The trees and bushes become a steady blur of green stripes.
Maverick's giant shoulders power up the hill. The rhythmic thuds of his hooves beating the ground blend into the forest, returning to Michelle Synnot's ears as a constant, dull murmur.
This is where Maverick belongs, Synnot says: not in a paddock or show jumping ring, but out in the wild. It's one of the reason's Squamish is Maverick's new training ground.
Last weekend, Synnot, who works for the Helping Hands Society, brought the horse from the Sunshine Coast to Paradise Valley. The duo is gearing up for the endurance race season.
Enduro riding is based on controlled long-distance races, usually of 25-, 50- or 100-mile races. As with a marathon, the winning competitor is the first to cross the line. But horses must pass veterinary checks that determine the animal is in good health and fit to continue the competition. Synnot aims to complete up to three 100-mile races with Maverick next summer.
It took Synnot a few years, a damaged ego and some disastrous horse shows to figure out Maverick's niche. She thought she could coach Maverick to do what she'd bought him for — jumping. But Maverick had other ideas.
“If you miss a few fences at a course in a horse show, you are excused from the ring. Maverick was excused a few times,” Synnot says with a touch of cheekiness in her voice.
Once, he dragged her through a show. She held tightly onto the reins in the hope that Maverick would stop or at least not hurt himself, or worse, hurt somebody else. When she let go, he just stood there like nothing had happened.
Maverick's nerves are calm on mountain trails. The 11-year-old's ears prick forward as his massive ground-covering strides glide swiftly along the pathways. On magical days, Synnot and Maverick move in perfect time.

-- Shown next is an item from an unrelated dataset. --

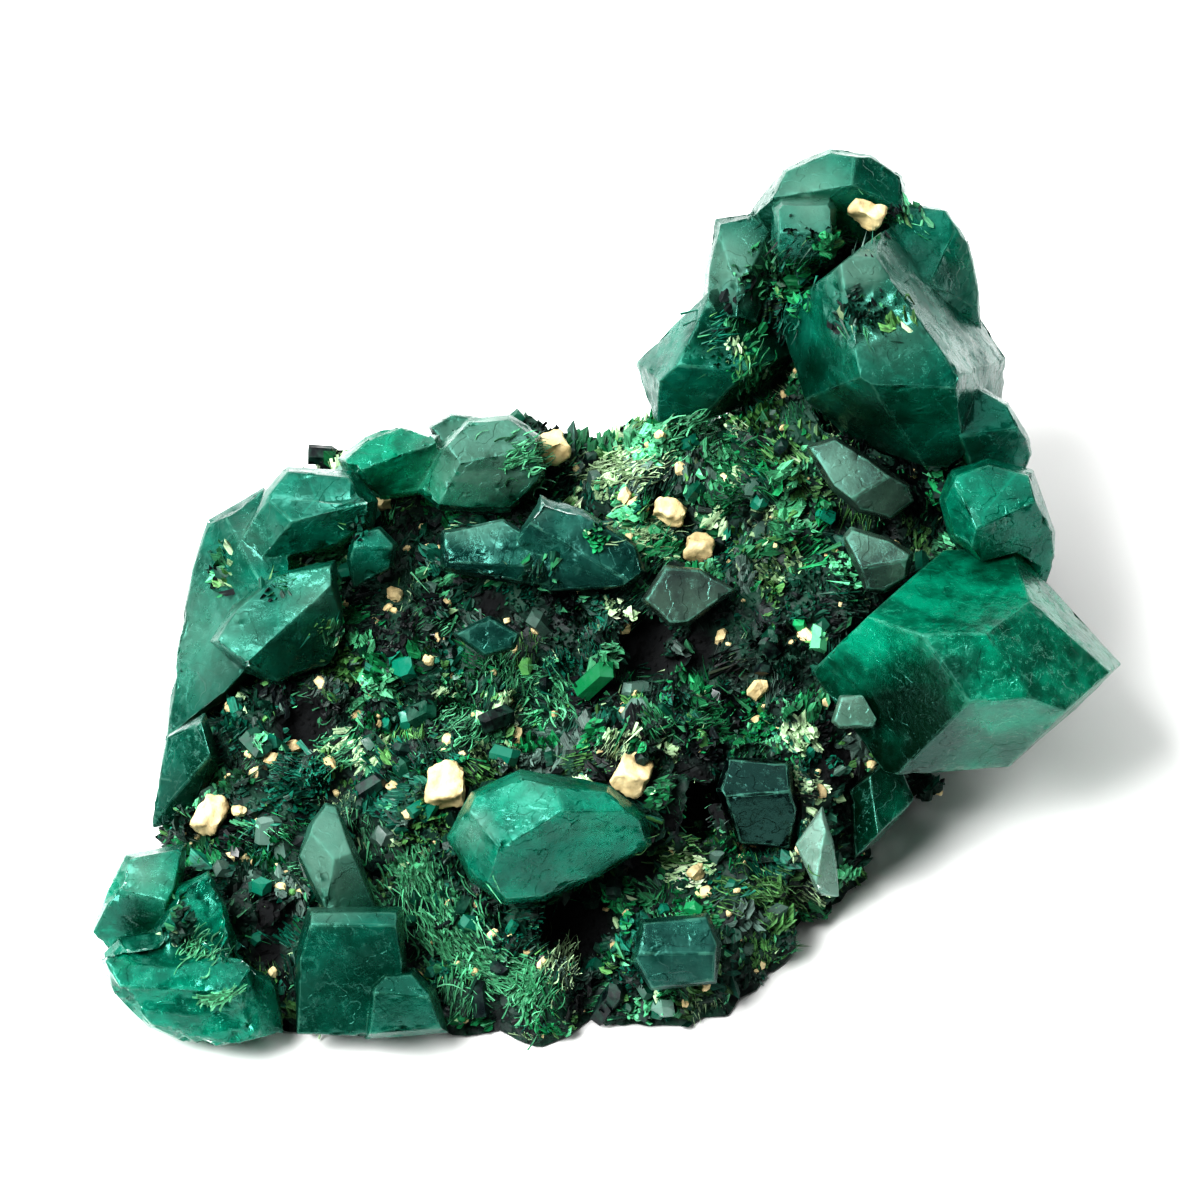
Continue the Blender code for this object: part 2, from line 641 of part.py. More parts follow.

“It is awesome. It's the same reason people go ski touring and downhill mountain biking,” Synnot said.
It's taken six years for the duo to get to a point of unwavering trust. The team's passion for mountain riding was recently featured in a Telus commercial. Maverick is an unlikely candidate to be a film star, Synnot joked. He's a down-to-earth guy who shies away from the hustle and bustle of cameras and props. But Maverick made it though the shoot. And Synnot hopes the clip will introduce more people to a sport that takes riding back to its roots.
“It's total freedom,” she says. “It makes you get out of your head and into your spirit.”